● **The task**:
Exactly repeat the lines starting at the one that holds "cup_body();" and ending at the one that holds "distance of a". Both end lines count; leave out everything else.

● **Stored data**:
+++++
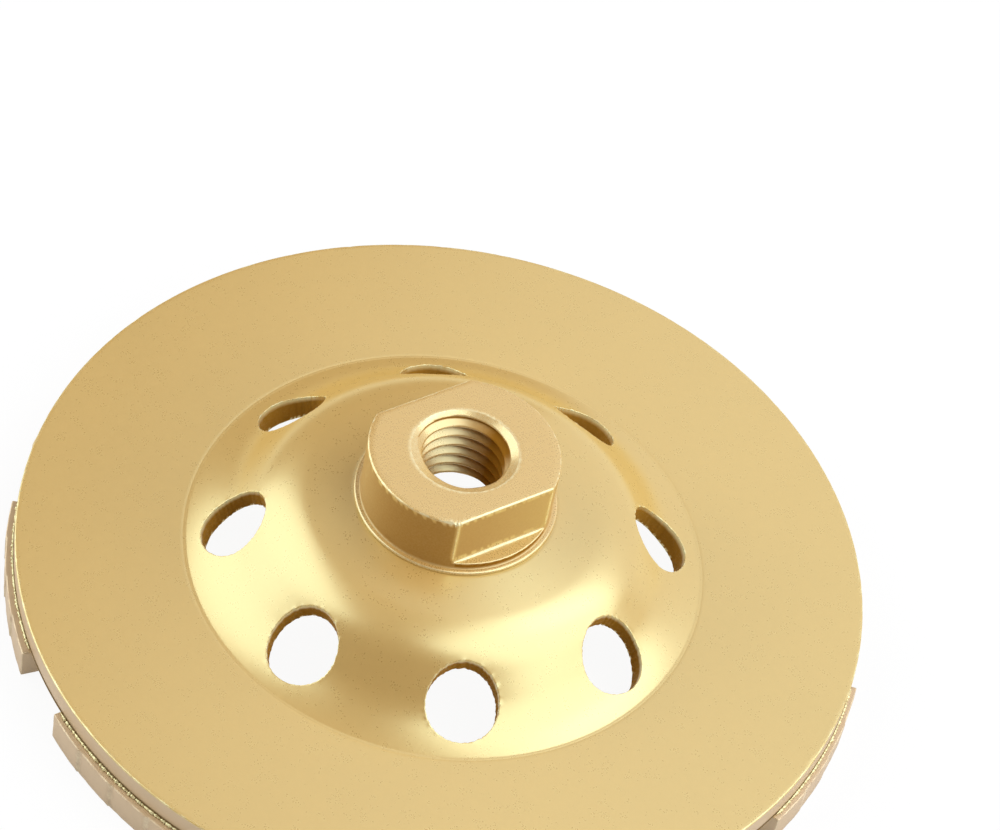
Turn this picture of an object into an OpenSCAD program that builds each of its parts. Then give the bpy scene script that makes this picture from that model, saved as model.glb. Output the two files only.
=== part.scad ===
// Diamond grinding disc: a cup wheel with a domed steel body, a threaded hub with two
// wrench flats, and a ring of diamond segments brazed under the rim.
// Millimetres, +Z up. The axis of the disc is Z and the segments' working faces lie at z = 0.

/* [Rim] */
// Diameter of the steel body
body_d = 125; // [118:0.5:134]
// Thickness of the flat rim that carries the segments
rim_t = 4; // [3.2:0.1:5]
// Bevel on the rim's upper outer edge
rim_bevel = 0.35; // [0.1:0.05:0.8]

/* [Dome] */
// Diameter of the crease where the flat rim turns up into the dome
crease_d = 75.9; // [74:0.1:80]
// Wall of the dome
wall_t = 2.7; // [2.2:0.1:3.2]
// Slope of the dome where it leaves the rim
foot_angle = 9; // [6:1:14]
// Slope of the dome's steep wall
wall_angle = 46.5; // [42:0.5:50]
// Slope of the crown between the shoulder and the hub
crown_angle = 9; // [8:0.5:13]
// Radius of the upper surface at the dome's foot
foot_round = 10.7; // [8:0.1:13]
// Radius of the upper surface at the dome's shoulder
shoulder_round = 12; // [8:0.5:13]
// Radius of the hidden side where the rim turns up into the dome
inner_round = 9; // [6:0.5:12]
// Height of the hub's flat seat above the rim
crown_h = 11.7; // [11:0.1:13]

/* [Vent holes] */
// Number of vent holes round the dome
vent_n = 8; // [6:1:9]
// Diameter of a vent hole
vent_d = 10.4; // [8:0.1:12]
// Radius of the circle that the vent holes lie on
vent_r = 31.3; // [30.8:0.1:32]
// Outward lean of a vent hole from the disc's axis
vent_lean = 16; // [8:1:24]

/* [Hub] */
// Diameter of the hub
hub_d = 27.8; // [27:0.1:29]
// Height of the hub above its seat
hub_h = 9.95; // [9:0.05:13]
// Bevel on the hub's top edge
hub_bevel = 0.35; // [0.1:0.05:0.8]
// Diameter of the hub's foot ring, which sits on the dome
foot_ring_d = 29.6; // [29.4:0.05:30.2]
// Height of the foot ring
foot_ring_h = 0.5; // [0.35:0.05:0.7]
// Bevel on the foot ring's upper edge
foot_ring_bevel = 0.2; // [0.1:0.05:0.25]
// Distance across the two wrench flats
flats_w = 22.9; // [22:0.1:25]
// Height of the round collar left below the wrench flats
collar_h = 1.55; // [1.2:0.05:2.6]
// Turn of the wrench flats from the line between two opposite vent holes
flats_turn = -17.5; // [-45:0.5:45]
// Diameter of the spigot that fills the dome's centre hole
spigot_d = 22; // [20:0.1:24]
// Gap between the spigot and the centre hole, on the radius
spigot_gap = 0.05; // [0.02:0.01:0.1]

/* [Spindle thread] */
// Minor diameter of the spindle thread, M14 with a 2 mm pitch
bore_d = 12; // [11.85:0.01:12.2]
// Diameter of the lead-in at each end of the thread
lead_in_d = 15.4; // [14.4:0.1:16]
// Slope of the lead-in from the axis
lead_in_angle = 60; // [50:1:65]

/* [Segments] */
// Angle that one segment covers
segment_arc = 25.8; // [22:0.2:30]
// Height of a segment below the rim
segment_h = 5; // [3:0.1:8]
// Width of a segment across the rim
segment_w = 8; // [6:0.1:10]
// How far a segment stands out past the rim's edge
segment_out = 1.2; // [0.3:0.05:1.5]
// Number of teeth on a segment's outer face
tooth_n = 4; // [3:1:5]
// Step between two teeth of a segment
tooth_step = 0.15; // [0.1:0.05:0.5]
// Turn of the segments from the first vent hole
segment_turn = 13.35; // [0:0.05:36]

/* [Hidden] */
NODES = ["cup_body", "threaded_hub", "segment_01", "segment_02", "segment_03", "segment_04",
         "segment_05", "segment_06", "segment_07", "segment_08", "segment_09", "segment_10"];
segment_n = len(NODES) - 2;
fine = 180;
arc_steps = 10;
gold = "#d4b878";
hub_gold = "#caa45c";
segment_gold = "#c8ae86";

// Heights above the segments' working face
rim_top = segment_h + rim_t;
seat_z = rim_top + crown_h;
hub_top = seat_z + hub_h;
seat_under = seat_z - wall_t;

// Radii from the axis
rim_r = body_d / 2;
crease_r = crease_d / 2;
hub_r = hub_d / 2;
foot_ring_r = foot_ring_d / 2;
spigot_r = spigot_d / 2;
centre_hole_r = spigot_r + spigot_gap;
bore_r = bore_d / 2;
lead_in_r = lead_in_d / 2;
segment_r = rim_r + segment_out;
segment_in_r = segment_r - segment_w;

// The flat seat is a little wider than the foot ring that sits on it
seat_margin = 0.35;
seat_r = foot_ring_r + seat_margin;

// Directions in the section: up the surface towards the axis, and square to it outwards
function along(a) = [-cos(a), sin(a)];
function square_to(a) = [sin(a), cos(a)];

// The straight length of the wall follows from where the crown has to meet the seat
across = crease_r - seat_r - foot_round * (sin(wall_angle) - sin(foot_angle))
         - shoulder_round * (sin(wall_angle) - sin(crown_angle));
rise = crown_h - foot_round * (cos(foot_angle) - cos(wall_angle))
       - shoulder_round * (cos(crown_angle) - cos(wall_angle));
bend = wall_angle - crown_angle;
wall_l = (rise * cos(crown_angle) - across * sin(crown_angle)) / sin(bend);

// Points and arc centres of the dome's section, as [radius, height]
crease = [crease_r, rim_top];
foot_centre = crease + foot_round * square_to(foot_angle);
wall_low = foot_centre - foot_round * square_to(wall_angle);
wall_high = wall_low + wall_l * along(wall_angle);
shoulder_centre = wall_high - shoulder_round * square_to(wall_angle);

// The hidden side runs a wall's thickness below, and rounds into the rim's flat underside
under_crown = shoulder_centre + (shoulder_round - wall_t) * square_to(crown_angle);
under_flat_r = under_crown[0] - (seat_under - under_crown[1]) / tan(crown_angle);
under_high = wall_high - wall_t * square_to(wall_angle);
under_corner_r = under_high[0] + (under_high[1] - segment_h) / tan(wall_angle);
inner_run = inner_round * tan(wall_angle / 2);
inner_centre = [under_corner_r + inner_run, segment_h + inner_round];

// How far a cutting shape runs past what it cuts
past = 1;

// Points of an arc in the section, from one surface slope to another. The radius is
// positive where the surface bulges out, and negative where it is hollow.
function arc(centre, radius, from, to) =
    [for (i = [0 : arc_steps])
        centre + radius * square_to(from + (to - from) * i / arc_steps)];

// Section of the steel body: over the top from the rim to the axis, and back underneath
module body_section() {
    polygon(concat(
        [[rim_r, segment_h], [rim_r, rim_top - rim_bevel], [rim_r - rim_bevel, rim_top]],
        arc(foot_centre, -foot_round, foot_angle, wall_angle),
        arc(shoulder_centre, shoulder_round, wall_angle, crown_angle),
        [[seat_r, seat_z], [centre_hole_r, seat_z]],
        [[centre_hole_r, seat_under], [under_flat_r, seat_under]],
        arc(shoulder_centre, shoulder_round - wall_t, crown_angle, wall_angle),
        arc(inner_centre, -inner_round, wall_angle, 0)));
}

// The bore of one vent hole, leaning outwards
module vent_bore(turn) {
    vent_z = wall_low[1] + (wall_low[0] - vent_r) * tan(wall_angle);
    reach = 2 * (vent_d + wall_t);
    rotate(turn)
        translate([vent_r, 0, vent_z])
        rotate([0, vent_lean, 0])
        cylinder(d = vent_d, h = reach, center = true, $fn = fine);
}

// Pressed steel body: flat rim, dome, centre hole and the ring of vent holes
module cup_body() {
    color(gold) difference() {
        rotate_extrude($fn = fine) body_section();
        for (i = [0 : vent_n - 1]) vent_bore(i * 360 / vent_n);
    }
}

// Section of the hub: spigot in the centre hole, foot ring on the dome, bevelled nut above
module hub_section() {
    foot_ring_top = seat_z + foot_ring_h;
    polygon([[0, seat_under], [spigot_r, seat_under], [spigot_r, seat_z], [foot_ring_r, seat_z],
             [foot_ring_r, foot_ring_top - foot_ring_bevel],
             [foot_ring_r - foot_ring_bevel, foot_ring_top], [hub_r, foot_ring_top],
             [hub_r, hub_top - hub_bevel], [hub_r - hub_bevel, hub_top], [0, hub_top]]);
}

// Section of the threaded bore, at its minor diameter, with a cone at each mouth
module bore_section() {
    lead_in_l = (lead_in_r - bore_r) / tan(lead_in_angle);
    polygon([[0, seat_under - past], [lead_in_r, seat_under - past], [lead_in_r, seat_under],
             [bore_r, seat_under + lead_in_l], [bore_r, hub_top - lead_in_l],
             [lead_in_r, hub_top], [lead_in_r, hub_top + past], [0, hub_top + past]]);
}

// What the mill takes away for one wrench flat, down to the round collar
module flat_cut(turn) {
    rotate(turn)
        translate([flats_w / 2, -hub_r - past, seat_z + collar_h])
        cube([hub_r, 2 * (hub_r + past), hub_h]);
}

// Threaded hub
module threaded_hub() {
    color(hub_gold) difference() {
        rotate_extrude($fn = fine) hub_section();
        rotate_extrude($fn = fine) bore_section();
        flat_cut(flats_turn);
        flat_cut(flats_turn + 180);
    }
}

// A wedge from the axis, wide enough to cut one tooth out of a round
module wedge(from, to) {
    reach = 2 * segment_r;
    polygon([[0, 0], reach * [cos(from), sin(from)], reach * [cos(to), sin(to)]]);
}

// Plan of one tooth: its round is set off sideways, so its face runs out towards one end
module tooth(i) {
    tooth_arc = segment_arc / tooth_n;
    from = i * tooth_arc - segment_arc / 2;
    middle = from + tooth_arc / 2;
    sideways = tooth_step / (2 * sin(tooth_arc / 2));
    intersection() {
        wedge(from, from + tooth_arc);
        translate(sideways * [-sin(middle), cos(middle)])
            circle(r = segment_r, $fn = fine);
    }
}

// One diamond segment, brazed under the rim, with its working face at the bottom
module segment(number) {
    color(segment_gold)
        rotate(segment_turn + (number - 1) * 360 / segment_n)
        linear_extrude(segment_h)
        difference() {
            for (i = [0 : tooth_n - 1]) tooth(i);
            circle(r = segment_in_r, $fn = fine);
        }
}

cup_body();
threaded_hub();
segment(1);  // segment_01
segment(2);  // segment_02
segment(3);  // segment_03
segment(4);  // segment_04
segment(5);  // segment_05
segment(6);  // segment_06
segment(7);  // segment_07
segment(8);  // segment_08
segment(9);  // segment_09
segment(10);  // segment_10
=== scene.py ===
# Looks of a diamond grinding disc: a domed steel cup body, a threaded hub and ten diamond
# segments, all under satin gold paint. Meshes are made in millimetres about the disc's axis,
# with the segments' working faces at z = 0, and turned to metres when a piece is finished.
import math

import bmesh
import bpy
import numpy as np
from mathutils import Matrix, Vector


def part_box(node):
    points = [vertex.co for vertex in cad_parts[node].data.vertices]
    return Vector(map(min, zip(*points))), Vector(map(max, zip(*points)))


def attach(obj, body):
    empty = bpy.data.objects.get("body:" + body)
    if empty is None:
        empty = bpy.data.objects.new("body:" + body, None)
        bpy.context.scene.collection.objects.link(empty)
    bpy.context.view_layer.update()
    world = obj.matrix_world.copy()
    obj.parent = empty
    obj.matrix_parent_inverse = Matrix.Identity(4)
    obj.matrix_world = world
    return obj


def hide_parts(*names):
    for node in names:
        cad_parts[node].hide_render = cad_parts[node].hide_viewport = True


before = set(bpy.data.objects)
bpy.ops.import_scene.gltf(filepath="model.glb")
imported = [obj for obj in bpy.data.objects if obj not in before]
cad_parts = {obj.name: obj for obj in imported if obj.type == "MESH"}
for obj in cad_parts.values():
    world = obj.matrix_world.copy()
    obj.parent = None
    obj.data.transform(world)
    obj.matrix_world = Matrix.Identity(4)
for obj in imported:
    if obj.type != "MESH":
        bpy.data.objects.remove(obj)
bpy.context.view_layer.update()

MM = 0.001
TURN = 2 * math.pi
WELD = 1e-6


def reach(node):
    """Largest distance of a CAD node's points from the axis, in mm."""
    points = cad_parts[node].data.vertices
    return max(math.hypot(p.co.x, p.co.y) for p in points) / MM


# Sizes that the frame gives, in mm
cup_low, cup_high = (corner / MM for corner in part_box("cup_body"))
hub_low, hub_high = (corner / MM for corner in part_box("threaded_hub"))
RIM_R = reach("cup_body")
RIM_UNDER = cup_low.z
SEAT_Z = cup_high.z
SEAT_UNDER = hub_low.z
HUB_TOP = hub_high.z
FOOT_RING_R = reach("threaded_hub")

# Rim and dome, in mm and degrees, as the CAD model has them
RIM_T = 4.0
CREASE_R = 37.95
WALL_T = SEAT_Z - SEAT_UNDER
WALL_ANGLE = math.radians(46.5)
CROWN_ANGLE = math.radians(9)
SHOULDER_ROUND = 12.0
INNER_ROUND = 9.0
SEAT_R = FOOT_RING_R + 0.35
CENTRE_HOLE_R = 11.05
RIM_TOP = RIM_UNDER + RIM_T

# The dome's foot starts a little steeper than the CAD model's 9 degrees, for a crisp crease,
# and runs into the same wall
FOOT_ANGLE = math.radians(15)
FOOT_ROUND = 15.02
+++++
● **Solution**:
cup_body();
threaded_hub();
segment(1);  // segment_01
segment(2);  // segment_02
segment(3);  // segment_03
segment(4);  // segment_04
segment(5);  // segment_05
segment(6);  // segment_06
segment(7);  // segment_07
segment(8);  // segment_08
segment(9);  // segment_09
segment(10);  // segment_10
=== scene.py ===
# Looks of a diamond grinding disc: a domed steel cup body, a threaded hub and ten diamond
# segments, all under satin gold paint. Meshes are made in millimetres about the disc's axis,
# with the segments' working faces at z = 0, and turned to metres when a piece is finished.
import math

import bmesh
import bpy
import numpy as np
from mathutils import Matrix, Vector


def part_box(node):
    points = [vertex.co for vertex in cad_parts[node].data.vertices]
    return Vector(map(min, zip(*points))), Vector(map(max, zip(*points)))


def attach(obj, body):
    empty = bpy.data.objects.get("body:" + body)
    if empty is None:
        empty = bpy.data.objects.new("body:" + body, None)
        bpy.context.scene.collection.objects.link(empty)
    bpy.context.view_layer.update()
    world = obj.matrix_world.copy()
    obj.parent = empty
    obj.matrix_parent_inverse = Matrix.Identity(4)
    obj.matrix_world = world
    return obj


def hide_parts(*names):
    for node in names:
        cad_parts[node].hide_render = cad_parts[node].hide_viewport = True


before = set(bpy.data.objects)
bpy.ops.import_scene.gltf(filepath="model.glb")
imported = [obj for obj in bpy.data.objects if obj not in before]
cad_parts = {obj.name: obj for obj in imported if obj.type == "MESH"}
for obj in cad_parts.values():
    world = obj.matrix_world.copy()
    obj.parent = None
    obj.data.transform(world)
    obj.matrix_world = Matrix.Identity(4)
for obj in imported:
    if obj.type != "MESH":
        bpy.data.objects.remove(obj)
bpy.context.view_layer.update()

MM = 0.001
TURN = 2 * math.pi
WELD = 1e-6


def reach(node):
    """Largest distance of a CAD node's points from the axis, in mm."""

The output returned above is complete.